An Armenian friend in San Francisco says the community there gives serious scholarships but ONLY to those studying Armenian history...but then they also maintain

a lobby group which nets them millions from the Congress for their homeland.

 

My experience has been that those who are motivated to get formal education, do so...in fact they can't be stopped. To such a student, a few hundred dollars is a

token only...it hardly smoothes the way. That student will manage to get through somehow. But, any student of ours who chooses to become an Assyriologist, or

linguist specializing in our own ancient writing, baisically consigns him or herself to a lifetime of poverty.

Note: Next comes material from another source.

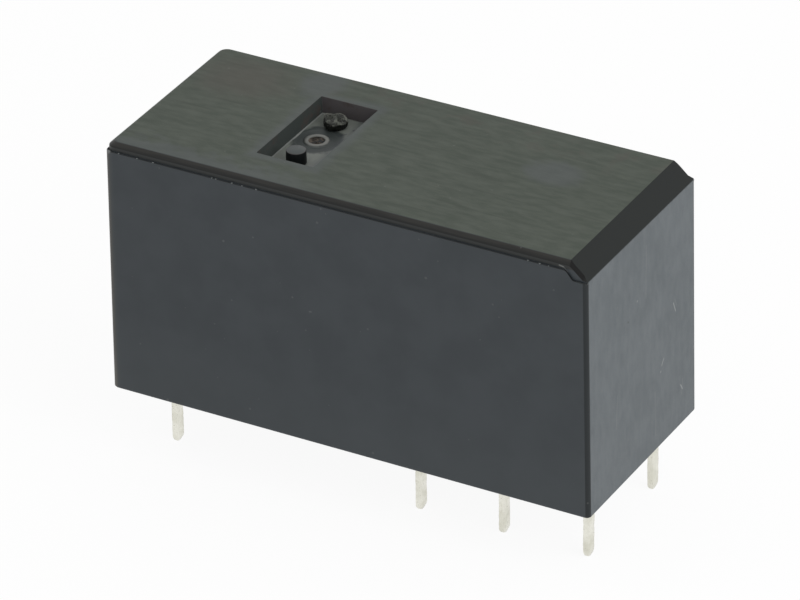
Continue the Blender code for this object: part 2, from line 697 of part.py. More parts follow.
def make_card(finish):
    near = -case_end + END_DRAFT + CASE_WALL + CARD_END_CLEARANCE
    stem, arm = CARD_WIDTH / 2, CARD_ARM_WIDTH / 2
    arm_near, arm_far = spring_x - CARD_ARM_LENGTH / 2, spring_x + CARD_ARM_LENGTH / 2
    outline = [
        (near, -stem), (arm_near - SHOULDER, -stem), (arm_near, -arm), (arm_far, -arm),
        (arm_far, arm), (arm_near, arm), (arm_near - SHOULDER, stem), (near, stem),
    ]
    card = solid("card", plan_profile(outline, card_bottom, card_top), finish, pivot=(near, 0, card_z))
    slot = TONGUE_WIDTH / 2 + HOLE_CLEARANCE
    cut(card, block(tongue_x - slot_half, tongue_x + slot_half, -slot, slot, 0, top_z), "armature_slot")
    back = spring_x - SPRING_THICKNESS / 2 - SLOT_BEHIND_SPRING
    front = spring_x + SPRING_THICKNESS / 2 + SLOT_BEFORE_SPRING
    reach = SPRING_TONGUE_WIDTH / 2 + HOLE_CLEARANCE
    for side_name, side in ROWS:
        y = side * contact_y
        cut(card, block(back, front, y - reach, y + reach, 0, top_z), f"spring_slot_{side_name}")


def pin_widths(y):
    """The widths of a solder pin from its tip up to its full width."""
    tip = [(0, y, PIN_TIP_WIDTH), (PIN_TIP_ROUND, y, PIN_TIP_SHOULDER_WIDTH)]
    return tip + [(PIN_TAPER, y, PIN_WIDTH)]


def make_coil_terminal(side_name, side, finish):
    y = side * pin_y
    into_plate = PIN_LENGTH + plate_top
    solid(f"coil_terminal_{side_name}", formed_strip(
        [(coil_pin_x, -PIN_LENGTH), (coil_pin_x, coil_post_top)], BEND_RADIUS, PIN_THICKNESS,
        pin_widths(y) + [(into_plate, y, PIN_WIDTH), (into_plate + SHOULDER, y, COIL_POST_WIDTH)],
    ), finish)


def make_fixed_blade(name, side, pin_x, blade_x, finish):
    """A terminal whose pin bends over on the base and stands up again beside its contact."""
    foot_z = plate_top + HOLE_CLEARANCE + PIN_THICKNESS / 2
    top = contact_z + BLADE_OVER_CONTACT
    foot = PIN_LENGTH + foot_z + BEND_RADIUS * (math.pi / 2 - 2)
    pin, blade = side * pin_y, side * contact_y
    terminal = solid(name, formed_strip(
        [(pin_x, -PIN_LENGTH), (pin_x, foot_z), (blade_x, foot_z), (blade_x, top)],
        BEND_RADIUS, PIN_THICKNESS,
        pin_widths(pin) + [
            (foot + BEND_RADIUS, pin, PIN_WIDTH), (foot + BEND_RADIUS + SHOULDER, blade, BLADE_WIDTH),
            (-SHOULDER, blade, BLADE_WIDTH), (-FIT, blade, BLADE_WIDTH - SHOULDER),
        ],
    ), finish)
    hole = SHANK_DIAMETER + 2 * FIT
    cut(terminal, rod(hole, blade_x - BEYOND, blade_x + BEYOND, (0, blade, contact_z)), "contact_hole")


def make_common_terminal(side_name, side, finish):
    pin, blade = side * pin_y, side * contact_y
    above_plate = PIN_LENGTH + plate_top + HOLE_CLEARANCE
    terminal = solid(f"common_terminal_{side_name}", formed_strip(
        [(common_x, -PIN_LENGTH), (common_x, spring_pivot_z + SPRING_FOOT)],
        BEND_RADIUS, PIN_THICKNESS,
        pin_widths(pin) + [(above_plate, pin, PIN_WIDTH), (above_plate + SHOULDER, blade, SPRING_FOOT_WIDTH)],
    ), finish)
    hole = SHANK_DIAMETER + 2 * FIT
    rivet_z = spring_pivot_z - RIVET_BELOW_PIVOT
    cut(terminal, rod(hole, common_x - BEYOND, common_x + BEYOND, (0, blade, rivet_z)), "rivet_hole")


def make_spring_rivet(side_name, side, finish):
    """Holds the foot of the contact spring to the common terminal."""
    shank, head, tail = SHANK_DIAMETER / 2, RIVET_HEAD_DIAMETER / 2, TAIL_DIAMETER / 2
    tail_tip, head_tip = TAIL_TIP_DIAMETER / 2, RIVET_HEAD_TIP_DIAMETER / 2
    back = common_x - PIN_THICKNESS / 2 - FIT
    front = spring_x + SPRING_THICKNESS / 2 + SPRING_FOOT_CLEARANCE
    solid(f"spring_rivet_{side_name}", turned([
        (0, back - TAIL_THICKNESS), (tail_tip, back - TAIL_THICKNESS), (tail, back), (shank, back),
        (shank, front), (head, front), (head, front + RIVET_HEAD_EDGE),
        (head_tip, front + RIVET_HEAD_THICKNESS), (0, front + RIVET_HEAD_THICKNESS),
    ], (0, side * contact_y, spring_pivot_z - RIVET_BELOW_PIVOT), "X"), finish)


def make_contact_spring(side_name, side, finish):
    """The thin blade that swings between the fixed contacts, on its foot."""
    y = side * contact_y
    foot_z = spring_pivot_z - SPRING_FOOT
    foot, blade_start = 2 * SPRING_FOOT, 2 * SPRING_FOOT + SHOULDER
    shoulder = contact_z + BLADE_OVER_CONTACT - foot_z
    spring = solid(f"contact_spring_{side_name}", formed_strip(
        [(spring_x, foot_z), (spring_x, card_top + SPRING_OVER_CARD)], BEND_RADIUS, SPRING_THICKNESS,
        [(0, y, SPRING_FOOT_WIDTH), (foot, y, SPRING_FOOT_WIDTH), (blade_start, y, SPRING_WIDTH),
         (shoulder, y, SPRING_WIDTH), (shoulder + SHOULDER, y, SPRING_TONGUE_WIDTH)],
    ), finish, pivot=(spring_x, y, spring_pivot_z))
    rivet_hole = SHANK_DIAMETER + 2 * HOLE_CLEARANCE
    rivet_z = spring_pivot_z - RIVET_BELOW_PIVOT
    cut(spring, rod(rivet_hole, spring_x - BEYOND, spring_x + BEYOND, (0, y, rivet_z)), "rivet_hole")
    hole = SHANK_DIAMETER + 2 * FIT
    cut(spring, rod(hole, spring_x - BEYOND, spring_x + BEYOND, (0, y, contact_z)), "contact_hole")


def make_moving_contact(side_name, side, finish):
    """A silver rivet with a domed face to each side of the spring."""
    radius, shank = CONTACT_DIAMETER / 2, SHANK_DIAMETER / 2
    inner = SPRING_THICKNESS / 2 + FIT
    far_side = dome(radius, inner + CONTACT_HEAD - CONTACT_DOME, CONTACT_DOME)
    near_side = [(r, -along) for r, along in reversed(far_side)]
    middle = [(radius, -inner), (shank, -inner), (shank, inner), (radius, inner)]
    y = side * contact_y
    pivot = (spring_x, y, spring_pivot_z)
    profile = near_side + middle + far_side
    solid(f"moving_contact_{side_name}", turned(profile, (spring_x, y, contact_z), "X"), finish, pivot)


def make_fixed_contact(name, side, face_x, into, finish):
    """A flat silver rivet in a fixed blade. into is the direction from its face to the blade."""
    radius, shank, tail = FIXED_CONTACT_DIAMETER / 2, SHANK_DIAMETER / 2, TAIL_DIAMETER / 2
    back = CONTACT_HEAD + PIN_THICKNESS + 2 * FIT
    profile = [
        (0, 0), (radius - FIT, 0), (radius, FIT), (radius, CONTACT_HEAD), (shank, CONTACT_HEAD),
        (shank, back), (tail, back), (TAIL_TIP_DIAMETER / 2, back + TAIL_THICKNESS),
        (0, back + TAIL_THICKNESS),
    ]
    profile = [(r, along * into) for r, along in profile]
    solid(name, turned(profile, (face_x, side * contact_y, contact_z), "X"), finish)


def make_solder(side_name, side, finish):
    """The solder cap over the top of a coil terminal, where the wire ends."""
    hole = COIL_POST_WIDTH * math.sqrt(0.5) + FIT
    bottom, roof = ear_top + FIT, coil_post_top + FIT
    cap = lump_profile(SOLDER_OUTLINE, SOLDER_DIAMETER / 2, bottom, roof + COIL_POST_WIDTH / 2 - bottom)
    place = (coil_pin_x, side * pin_y, 0)
    solid(f"solder_{side_name}", turned([(0, roof), (hole, roof), (hole, bottom)] + cap, place), finish)


def make_coil_lead(side_name, side, finish):
    """The end of the winding's wire: round the coil, through the flange's notch, to the solder."""
    reach = COIL_DIAMETER / 2 + WIRE_DIAMETER / 2 + FIT
    wire_angle = math.asin((coil_z - wire_z) / reach)
    start_x = winding_near_x + 2 * COIL_SHOULDER
    points = []
    for share in (0.0, 0.3, 0.6, 0.85, 1.0):
        angle = wire_angle * share
        points.append((start_x, side * reach * math.cos(angle), coil_z - reach * math.sin(angle)))
    leave_y = side * reach * math.cos(wire_angle)
    end_x = coil_pin_x + SOLDER_DIAMETER / 2 + WIRE_DIAMETER / 2 + FIT
    for share in (0.25, 0.5, 0.75, 1.0):
        y = leave_y + (side * pin_y - leave_y) * share
        points.append((start_x + (end_x - start_x) * share, y, wire_z))
    curve = bpy.data.curves.new(f"coil_lead_{side_name}", "CURVE")
    curve.dimensions = "3D"
    curve.bevel_depth = WIRE_DIAMETER / 2 * MM
    curve.bevel_resolution = 2
    curve.use_fill_caps = True
    curve.materials.append(finish)
    spline = curve.splines.new("POLY")
    spline.points.add(len(points) - 1)
    for place, point in zip(spline.points, points):
        place.co = (*(Vector(point) * MM), 1.0)
    bpy.context.scene.collection.objects.link(bpy.data.objects.new(curve.name, curve))


def build():
    for obj in list(bpy.data.objects):
        bpy.data.objects.remove(obj, do_unlink=True)
    make_case(look("case_thermoplastic", (0.075, 0.085, 0.08), 0.45))
    make_base(look("base_thermoplastic", (0.05, 0.055, 0.055), 0.5))
    make_resin(look("potting_resin", (0.03, 0.03, 0.032), 0.3))
    make_bobbin(look("bobbin_nylon", (0.55, 0.52, 0.44), 0.45))
    make_winding(look("enamelled_copper", (0.5, 0.17, 0.06), 0.35, 0.8))
    make_core(look("soft_iron", (0.5, 0.5, 0.48), 0.35, 1.0))
    make_yoke(look("plated_steel", (0.55, 0.55, 0.53), 0.35, 1.0))
    make_armature(look("armature_steel", (0.5, 0.5, 0.5), 0.3, 1.0))
    make_armature_spring(look("spring_steel", (0.6, 0.6, 0.58), 0.25, 1.0))
    make_card(look("card_plastic", (0.75, 0.72, 0.62), 0.5))
    for side_name, side in ROWS:
        make_coil_terminal(side_name, side, look(f"coil_pin_tin_{side_name}", (0.7, 0.7, 0.66), 0.3, 1.0))
        make_coil_lead(side_name, side, look(f"lead_copper_{side_name}", (0.55, 0.2, 0.08), 0.3, 0.8))
        make_solder(side_name, side, look(f"solder_{side_name}", (0.65, 0.65, 0.62), 0.25, 1.0))
        make_fixed_blade(f"normally_closed_terminal_{side_name}", side, nc_pin_x, nc_blade_x,
                         look(f"closed_terminal_tin_{side_name}", (0.7, 0.7, 0.66), 0.3, 1.0))
        make_common_terminal(side_name, side, look(f"common_tin_{side_name}", (0.7, 0.7, 0.66), 0.3, 1.0))
        make_fixed_blade(f"normally_open_terminal_{side_name}", side, no_pin_x, no_blade_x,
                         look(f"open_terminal_tin_{side_name}", (0.7, 0.7, 0.66), 0.3, 1.0))
        make_fixed_contact(f"normally_closed_contact_{side_name}", side, nc_face_x, -1,
                           look(f"closed_contact_silver_{side_name}", (0.8, 0.79, 0.75), 0.2, 1.0))
        make_fixed_contact(f"normally_open_contact_{side_name}", side, no_face_x, 1,
                           look(f"open_contact_silver_{side_name}", (0.8, 0.79, 0.75), 0.2, 1.0))
        make_contact_spring(side_name, side, look(f"spring_bronze_{side_name}", (0.6, 0.36, 0.16), 0.3, 1.0))
        make_moving_contact(side_name, side, look(f"contact_silver_{side_name}", (0.8, 0.79, 0.75), 0.2, 1.0))
        make_spring_rivet(side_name, side, look(f"rivet_copper_{side_name}", (0.6, 0.3, 0.15), 0.3, 1.0))


build()
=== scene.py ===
import math
import random

import bmesh
import bpy
from mathutils import Matrix, Vector, noise


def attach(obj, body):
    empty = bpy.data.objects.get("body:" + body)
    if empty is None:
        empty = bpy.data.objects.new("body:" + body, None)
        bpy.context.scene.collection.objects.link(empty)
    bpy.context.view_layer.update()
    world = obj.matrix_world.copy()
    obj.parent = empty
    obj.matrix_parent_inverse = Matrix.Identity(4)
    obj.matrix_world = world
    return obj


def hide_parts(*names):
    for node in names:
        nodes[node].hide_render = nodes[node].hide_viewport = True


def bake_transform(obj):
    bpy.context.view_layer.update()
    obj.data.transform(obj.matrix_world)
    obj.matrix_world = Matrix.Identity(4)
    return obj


# Looks of a sealed relay for circuit boards. Shapes are made in millimetres, and piece() turns them
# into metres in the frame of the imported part. Each section holds one kind of piece, in the order in
# which the relay is put together.
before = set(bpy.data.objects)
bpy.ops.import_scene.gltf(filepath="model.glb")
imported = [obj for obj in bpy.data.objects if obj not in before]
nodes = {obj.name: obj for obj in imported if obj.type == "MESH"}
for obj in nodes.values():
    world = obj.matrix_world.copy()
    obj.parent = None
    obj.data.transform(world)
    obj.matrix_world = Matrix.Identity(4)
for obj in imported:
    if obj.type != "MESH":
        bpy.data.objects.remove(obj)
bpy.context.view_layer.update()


# Base
# The base is a plate injection moulded in near-black glass-filled thermoplastic. It carries the
# barrier between coil and contacts and the wall between the two poles, and its raised seat stands
# on the board. The pins are pushed through its slots.
MM = 0.001
ROWS = (("front", -1), ("rear", 1))
RIM_Z, PLATE_LOW_Z, PLATE_TOP_Z = 0.35, 0.9, 2.2
INNER_END, INNER_SIDE = 13.7497, 5.6
SEAT_END, SEAT_SIDE = 12.7497, 2.6
BARRIER_X, BARRIER_THICKNESS, BARRIER_SIDE, WALL_TOP_Z = 1.1493, 0.8, 5.25, 12.2
POLE_WALL_END, POLE_WALL_THICKNESS = 12.5497, 0.7
COIL_PIN_X, CLOSED_PIN_X, COMMON_X, OPEN_PIN_X, PIN_Y = -11.9007, 3.0993, 8.0993, 13.0993, 3.75
PIN_X = (COIL_PIN_X, CLOSED_PIN_X, COMMON_X, OPEN_PIN_X)
PIN_THICKNESS, PIN_WIDTH, SLOT_PLAY = 0.35, 0.7, 0.05
CORNER_STEPS = 8
EJECTOR_X, EJECTOR_RADIUS, EJECTOR_DEPTH = (-11.2, -4.0, 4.0, 11.2), 0.75, 0.06
GATE_SCAR_RADIUS, GATE_SCAR_DEPTH = 0.45, 0.09


class Value:
    """The output of a shader node. Sums, products and the like of values are new nodes."""

    def __init__(self, socket):
        self.socket = socket
        self.tree = socket.id_data

    def __add__(self, other):
        return calculated("ADD", self, other)

    def __sub__(self, other):
        return calculated("SUBTRACT", self, other)

    def __rsub__(self, other):
        return calculated("SUBTRACT", other, self)

    def __mul__(self, other):
        return calculated("MULTIPLY", self, other)

    def __truediv__(self, other):
        return calculated("DIVIDE", self, other)

    def __abs__(self):
        return calculated("ABSOLUTE", self)

    def to(self, socket):
        self.tree.links.new(self.socket, socket)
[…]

The doctor or engineer among us will make far more money

once out of college. Not so with the one choosing to make "Assyrian" the chosen field. If we could manage to get a few of our own out there...we might be surprised

ourselves...and surprise others with what we might unconver.

 

Imagine if all those tablets at the British Museum, or the Louvre, or the Berlin Museum, or the Oriental Institute, or or or...were written about the Hebrews or the

Armenians or the people of Crete or Greece. They would have had their own building...a college attached, and any number of scholars from the world would have

been pouring through them for the last 100 years. If they contained the words of Jesus, I'm sure any number of Assyrians would have taken an interest...but they only

have the writings of the followers of Ashur.